Many in the industry consider horizontal trees to be a big advantage in deep water because the design allows operators to more easily reenter subsea wells for workover and maintenance and eliminates the need for a completion/workover riser.

Subsea integral to development

Given recent technical advances, more reliable subsea equipment and tools, and the trend toward standardization-as well as the extreme water depths thought to hold the gulf's best oil and gas prospects-it appears subsea technology is poised to blossom in the region.

But many factors beyond the control of technology-rig day rates, equipment availability, oil and gas prices-could reverse the decline of subsea development costs or raise the economic thresholds of deepwater fields.

For example, spending for drilling and completion can account for as much as 60% of the capital cost of developing a deepwater field. Meantime, rig rates in the gulf are increasing and expected to continue to rise.

Given potential effects of such nontechnical factors, trimming 10-15% from the cost of a subsea production system doesn't necessarily mean more deepwater fields will be economic to produce.

In addition, relative capabilities of deepwater drilling, completion, production, and pipeline equipment also could hamper subsea development. A company might be able to successfully drill and complete a well in 7,500 ft of water, for example, but be unable to install production equipment from the surface.

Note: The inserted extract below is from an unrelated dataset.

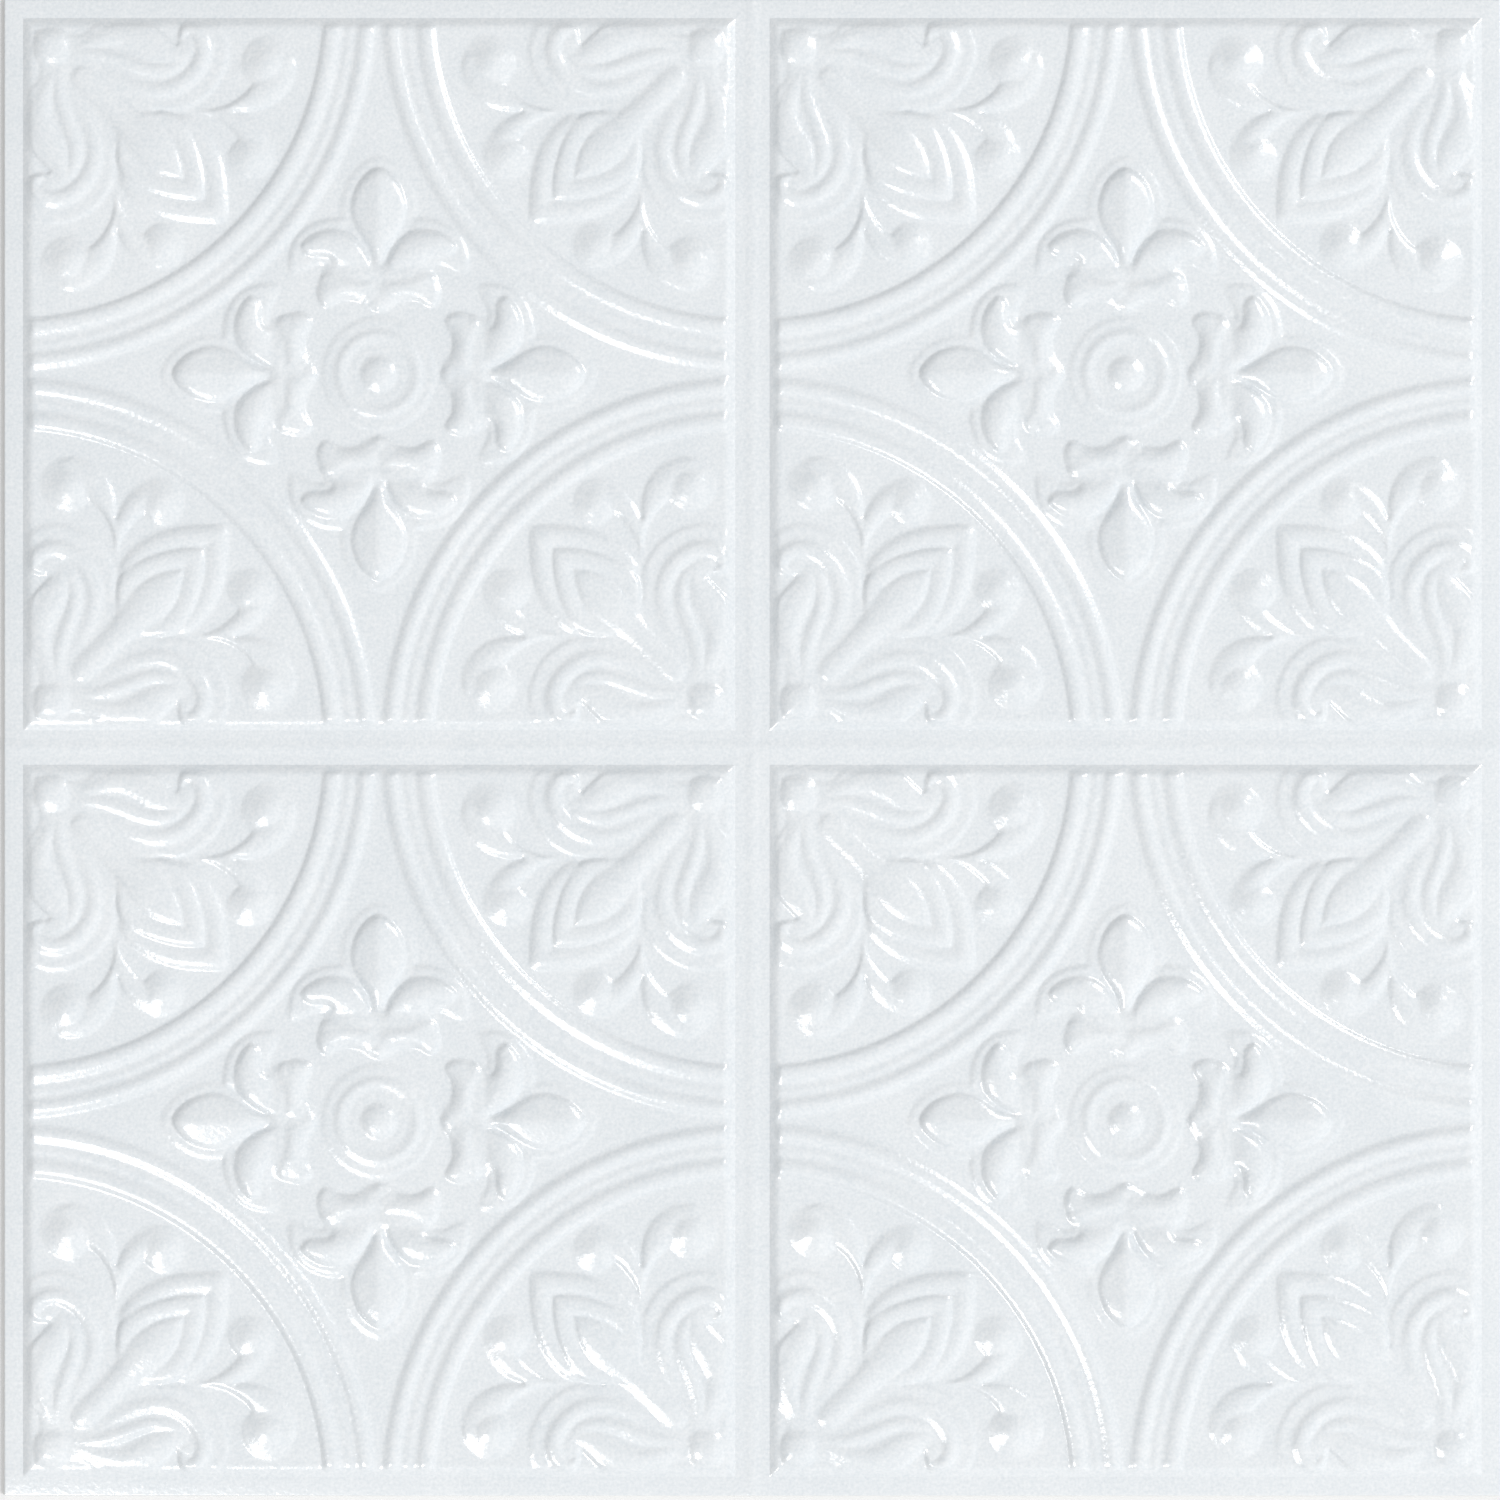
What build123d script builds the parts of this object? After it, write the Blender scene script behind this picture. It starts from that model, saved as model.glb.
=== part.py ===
from build123d import *
from math import radians, sqrt, tan
import os

os.makedirs("parts", exist_ok=True)

# Millimetres. The tile lies face up, +Z out of its face. The origin is the middle of the
# liner's underside, where the tile meets what it lies on.

# Laminate
tile_side = 305.0
liner_thickness = 0.15
adhesive_thickness = 0.2
band_thickness = 1.0

# Raised square fields, two by two, with bands round them and a low bead along the inner bands
square_pitch = 152.2
field_side = 145.0
field_wall_rise = 0.85
field_wall_angle = 30.0
field_brow_rise = 0.4
field_brow_angle = 72.0
band_bead_width = 4.0
band_bead_height = 0.22

# How deep the ornament is set into the field that carries it
root = 0.12

# Quarter ring mouldings, struck from a little outside each corner of a field
ring_centre_outset = 2.8
ring_gap = 0.2
ring_outer_width = 5.45
ring_outer_crest = 2.2
ring_inner_width = 6.35
ring_inner_crest = 2.75
ring_inner_height = 0.98
ring_outer_height = 0.72
ring_valley_height = 0.3
ring_end_margin = 2.0
ring_end_angle = 40.0

# Boss in the middle of each field
boss_height = 1.9
boss_shoulder_radius = 2.6
boss_shoulder_height = 1.45
boss_valley_radius = 5.0
boss_valley_height = 0.5
boss_ring_radius = 7.8
boss_ring_outer = 9.5
boss_ring_height = 0.95
boss_step_height = 0.38
boss_foot_radius = 11.8

# Fleur on each axis of a field, drawn pointing along +Y from the middle of the field
petal_base = (0, 20.0)
petal_waist = (4.5, 29.6)
petal_belly = (5.8, 33.7)
petal_shoulder = (4.2, 37.6)
petal_tip = (0, 42.3)
petal_wall_angle = 22.0
petal_keel_height = 2.3
petal_edge_height = 1.45
petal_keel_angle = 3.5
side_leaf_height = 1.35
base_leaf_height = 1.05

# Palmette in each corner of a field, drawn along Y with the corner at the origin
knob_height = 1.5
stem_height = 1.1
bud_height = 1.75
inner_leaf_height = 1.3
outer_leaf_height = 0.9
scroll_height = 1.0
branch_height = 0.85

adhesive_level = liner_thickness
sheet_level = adhesive_level + adhesive_thickness
band_level = sheet_level + band_thickness
brow_level = band_level + field_wall_rise
field_level = brow_level + field_brow_rise
brow_side = field_side - 2 * field_wall_rise * tan(radians(field_wall_angle))
field_corner = field_side / sqrt(2)
ring_centre = field_side / 2 + ring_centre_outset
ring_foot_outer = ring_centre - ring_gap
ring_valley = ring_foot_outer - ring_outer_width
ring_foot_inner = ring_valley - ring_inner_width

# Release liner
with BuildPart() as release_liner:
    with BuildSketch():
        Rectangle(tile_side, tile_side)
    extrude(amount=liner_thickness)

# Adhesive layer
with BuildPart() as adhesive_layer:
    with BuildSketch(Plane.XY.offset(adhesive_level)):
        Rectangle(tile_side, tile_side)
    extrude(amount=adhesive_thickness)

# One quarter ring moulding: a bead, a valley and a lower bead, turned about Z
with BuildPart() as quarter_ring:
    with BuildSketch(Plane.XZ):
        with BuildLine():
            Polyline(
                (ring_foot_inner, -root),
                (ring_foot_inner + ring_inner_crest, ring_inner_height),
                (ring_valley, ring_valley_height),
                (ring_foot_outer - ring_outer_crest, ring_outer_height),
                (ring_foot_outer, -root),
                close=True,
            )
        make_face()
    revolve(axis=Axis.Z, revolution_arc=90)

# Four of them, facing in from the corners of a field, with ends that slope down to its edge
with BuildPart() as ring_mouldings:
    with BuildSketch(Plane.XY.offset(-root)):
        Rectangle(field_side - 2 * ring_end_margin, field_side - 2 * ring_end_margin)
    extrude(amount=2 * root + ring_inner_height, taper=ring_end_angle)
    with BuildPart(mode=Mode.INTERSECT):
        with PolarLocations(0, 4):
            with Locations((-ring_centre, -ring_centre)):
                add(quarter_ring.part)

# Boss with its ring, turned about the middle of a field
with BuildPart() as boss:
    with BuildSketch(Plane.XZ):
        with BuildLine():
            Polyline(
                (0, -root),
                (0, boss_height),
                (boss_shoulder_radius, boss_shoulder_height),
                (boss_valley_radius, boss_valley_height),
                (boss_ring_radius, boss_ring_height),
                (boss_ring_outer, boss_step_height),
                (boss_foot_radius, -root),
                close=True,
            )
        make_face()
    revolve(axis=Axis.Z)

# Petal with a keel: a steep-walled drop, cut off by a ridged roof that climbs to its tip
with BuildPart() as petal:
    with BuildSketch(Plane.XY.offset(-root)):
        with BuildLine():
            Polyline(petal_base, petal_waist, petal_belly, petal_shoulder, petal_tip)
            mirror(about=Plane.YZ)
        make_face()
    extrude(amount=petal_keel_height + 2 * root, taper=petal_wall_angle)
    roof = Plane.XZ.offset(-petal_shoulder[1]).rotated((petal_keel_angle, 0, 0))
    with BuildSketch(roof):
        with BuildLine():
            Polyline(
                (-petal_tip[1], -petal_tip[1]),
                (petal_tip[1], -petal_tip[1]),
                (petal_belly[0], petal_edge_height),
                (0, petal_keel_height),
                (-petal_belly[0], petal_edge_height),
                close=True,
            )
        make_face()
    extrude(amount=petal_tip[1], both=True, mode=Mode.INTERSECT)


def pressed_form(height, outline, mirrored):
    """A form that stands on the field with a flat top and 45 degree walls. A mirrored outline
    runs up the right-hand side of X = 0 only."""
    with BuildPart() as form:
        with BuildSketch(Plane.XY.offset(-root)):
            with BuildLine():
                Polyline(*outline, close=not mirrored)
                if mirrored:
                    mirror(about=Plane.YZ)
            make_face()
        extrude(amount=height + root)
        chamfer(form.faces().sort_by(Axis.Z)[-1].edges(), length=height)
    return form.part


# Side leaf, curling out from the stem
side_leaf = pressed_form(
    side_leaf_height,
    [
        (0.3, 18.0),
        (8.6, 20.9),
        (10.6, 23.6),
        (16.2, 25.2),
        (13.2, 28.9),
        (9.4, 29.7),
        (5.0, 28.2),
        (2.0, 24.4),
    ],
    mirrored=False,
)

# Base leaves, one to each side of the stem's foot
base_leaves = pressed_form(
    base_leaf_height,
    [
        (0, 12.4),
        (2.6, 13.5),
        (6.2, 14.7),
        (9.8, 13.0),
        (12.6, 15.2),
        (11.6, 18.8),
        (8.2, 20.6),
        (0, 19.0),
    ],
    mirrored=True,
)

with BuildPart() as fleur:
    add([petal.part, base_leaves, side_leaf])
    add(mirror(side_leaf, about=Plane.YZ, mode=Mode.PRIVATE))

# Palmette: a knob, a stem, and a bud wrapped in two pointed leaves
knob = pressed_form(
    knob_height,
    [(0, -12.4), (4.7, -7.8), (0, -3.2)],
    mirrored=True,
)
stem = pressed_form(
    stem_height,
    [(0, -35.0), (2.9, -35.0), (2.9, -18.0), (0, -15.0)],
    mirrored=True,
)
bud = pressed_form(
    bud_height,
    [(0, -46.4), (3.8, -42.0), (4.9, -36.5), (3.2, -31.0), (0, -29.0)],
    mirrored=True,
)
inner_leaf = pressed_form(
    inner_leaf_height,
    [(0, -52.4), (5.4, -46.8), (8.6, -39.5), (7.2, -33.6), (0, -30.5)],
    mirrored=True,
)
outer_leaf = pressed_form(
    outer_leaf_height,
    [(0, -59.2), (6.4, -52.6), (10.4, -44.0), (9.6, -36.6), (0, -31.5)],
    mirrored=True,
)

# Scroll, fanning out from the knob and curling over beside the bud
scroll = pressed_form(
    scroll_height,
    [
        (4.0, -24.0),
        (7.2, -31.6),
        (14.5, -35.2),
        (21.0, -34.4),
        (25.2, -30.0),
        (23.4, -24.2),
        (18.7, -25.6),
        (17.4, -19.0),
        (10.0, -11.4),
        (3.4, -13.2),
    ],
    mirrored=False,
)

# Forked branch with a round end to each arm
branch = pressed_form(
    branch_height,
    [
        (12.0, -38.4),
        (13.8, -47.6),
        (8.4, -52.0),
        (12.4, -57.4),
        (18.4, -51.6),
        (17.3, -44.2),
        (28.0, -49.0),
        (34.4, -42.6),
        (28.4, -36.8),
        (22.9, -42.4),
        (17.4, -42.0),
    ],
    mirrored=False,
)

with BuildPart() as palmette:
    add([knob, stem, bud, inner_leaf, outer_leaf])
    for half in (scroll, branch):
        add(half)
        add(mirror(half, about=Plane.YZ, mode=Mode.PRIVATE))

# All the ornament of one field
with BuildPart() as ornament:
    add(ring_mouldings.part)
    add(boss.part)
    with PolarLocations(0, 4):
        add(fleur.part)
    with PolarLocations(0, 4, start_angle=-45):
        with Locations((0, field_corner)):
            add(palmette.part)

# Bead along the middle of an inner band
with BuildPart() as band_bead:
    with BuildSketch(Plane.XZ):
        with BuildLine():
            Polyline(
                (-band_bead_width / 2, 0),
                (band_bead_width / 2, 0),
                (0, band_bead_height),
                close=True,
            )
        make_face()
    extrude(amount=tile_side / 2, both=True)

# Face sheet
with BuildPart() as face_sheet:
    with BuildSketch(Plane.XY.offset(sheet_level)):
        Rectangle(tile_side, tile_side)
    extrude(amount=band_thickness)
    with BuildSketch(Plane.XY.offset(band_level)):
        with GridLocations(square_pitch, square_pitch, 2, 2):
            Rectangle(field_side, field_side)
    extrude(amount=field_wall_rise, taper=field_wall_angle)
    with BuildSketch(Plane.XY.offset(brow_level)):
        with GridLocations(square_pitch, square_pitch, 2, 2):
            Rectangle(brow_side, brow_side)
    extrude(amount=field_brow_rise, taper=field_brow_angle)
    with Locations((0, 0, field_level)):
        with GridLocations(square_pitch, square_pitch, 2, 2):
            add(ornament.part)
    with Locations((0, 0, band_level)):
        with PolarLocations(0, 2, angular_range=180):
            add(band_bead.part)

release_liner.part.label = "release_liner"
adhesive_layer.part.label = "adhesive_layer"
face_sheet.part.label = "face_sheet"

export_step(release_liner.part, "parts/release_liner.step")
export_step(adhesive_layer.part, "parts/adhesive_layer.step")
export_step(face_sheet.part, "parts/face_sheet.step")
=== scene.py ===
# %% [markdown]
# # Peel and stick backsplash tile
# The real thing is one thin sheet of white PVC, pressed over a carved mould so that four raised
# squares of scrollwork stand up from narrow bands, with a layer of adhesive behind it and a paper
# liner that is peeled away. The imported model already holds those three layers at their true
# places, so this lesson loads it as a fixed frame and gives the pressed face its fine relief.

# %% Load the frame
import bpy
import numpy as np
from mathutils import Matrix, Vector
from mathutils.geometry import delaunay_2d_cdt


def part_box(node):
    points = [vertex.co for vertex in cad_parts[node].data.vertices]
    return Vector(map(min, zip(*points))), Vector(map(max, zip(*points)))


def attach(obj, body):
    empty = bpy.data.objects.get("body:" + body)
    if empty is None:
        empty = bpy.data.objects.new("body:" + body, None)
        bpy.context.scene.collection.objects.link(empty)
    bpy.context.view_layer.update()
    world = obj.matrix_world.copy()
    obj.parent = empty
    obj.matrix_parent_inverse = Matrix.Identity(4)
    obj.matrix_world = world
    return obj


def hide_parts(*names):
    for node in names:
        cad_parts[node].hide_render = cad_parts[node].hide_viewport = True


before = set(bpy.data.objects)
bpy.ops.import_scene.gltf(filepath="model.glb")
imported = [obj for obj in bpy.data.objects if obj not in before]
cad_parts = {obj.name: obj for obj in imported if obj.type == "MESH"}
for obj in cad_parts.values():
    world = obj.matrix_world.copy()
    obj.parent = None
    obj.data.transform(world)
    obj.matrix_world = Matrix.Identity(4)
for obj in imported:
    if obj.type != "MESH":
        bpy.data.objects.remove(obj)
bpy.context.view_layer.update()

# %% [markdown]
# ## Sizes
# Everything is worked out in millimetres, as a mould maker would, and turned to metres when a
# mesh is made. The sheet's own box gives its side and its back. The other sizes say how the four
# squares share the sheet and how high they stand.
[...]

In essence, many subsea production issues boil down to whether or not to have that capability. Operators have to deal with well control issues, fluid control issues, well intervention issues, and more.

"At the end of the day, it doesn't matter whether a company is putting a spar at surface, a TLP, or whatever," Hill said. "To produce a deepwater field, it's still got to be able to case the well, complete it, and get the oil or gas into the template.

"Subsea technology is integral to that, period."